We consider this case conclusive against the sufficiency of the judgment rendered by the District Court for which reason this cause must be reversed and remanded.
Turning now to a consideration of appellant's Points of Error contained in her brief we find that the first three points relate to the effect of what did or did not occur in the County Court upon the trial in the District Court.
As stated above and as the authorities cited herein hold the District Court should try all issues raised by the application for appointment of a guardian of the person and estate of Martin G. Pruett[4] as if such application had been originally filed in such court and should not permit either pleading or evidence as to what happened in the County Court, except perhaps for procedural purposes.
Appellant's fourth and last point is that by reason of an arrangement whereby one son had agreed to take care of Mr. Pruett and perform the same duties which a guardian would perform if appointed, that guardianship should not be granted.
Evidence of such an arrangement is, we believe, pertinent on the requirement of Art. 4123, V.A.C.S., that the court must be satisfied "That the rights of persons or property are to be protected" but, in our opinion, such evidence is not conclusive against the necessity for guardianship.
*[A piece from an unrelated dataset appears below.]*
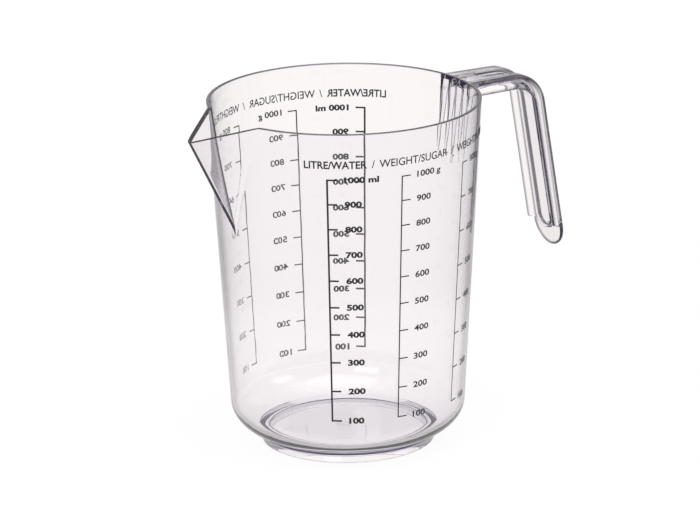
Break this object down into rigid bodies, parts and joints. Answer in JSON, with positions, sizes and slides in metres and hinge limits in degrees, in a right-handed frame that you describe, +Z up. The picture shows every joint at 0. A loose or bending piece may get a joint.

This cause is reversed and remanded for trial in accordance with this opinion.
Reversed and remanded.
NOTES
[1] We call attention to Rule 44, T.R.C.P., which is the only authority for appearance by a next friend.
[2] This conclusion is inescapable when we consider the following excerpt from appellee's brief:
"But the District Court can only consider errors which appear on the face of the record and which are properly brought before it by bills of exception and statement of facts, or which are properly brought before him by a hearing and the introduction of evidence, etc.
"Appellants perfected no bill of exception, introduced no evidence, and made no proof of their contentions as to the proceedings in the county court. The burden is on them to show error, and in the absence of a statement of facts or bills of exception or evidence introduced in a hearing on a direct attack on the judgment below, the District Court on appeal and the Appellate Courts must indulge every presumption in favor of regularity and in support of the judgment."
[3] Rule 342, T.R.C.P., unchanged.
[4] The basic issues are: Should a guardian be appointed, i.e. do statutory grounds exist and if so to whom should the appointment be given, also regulated by statute.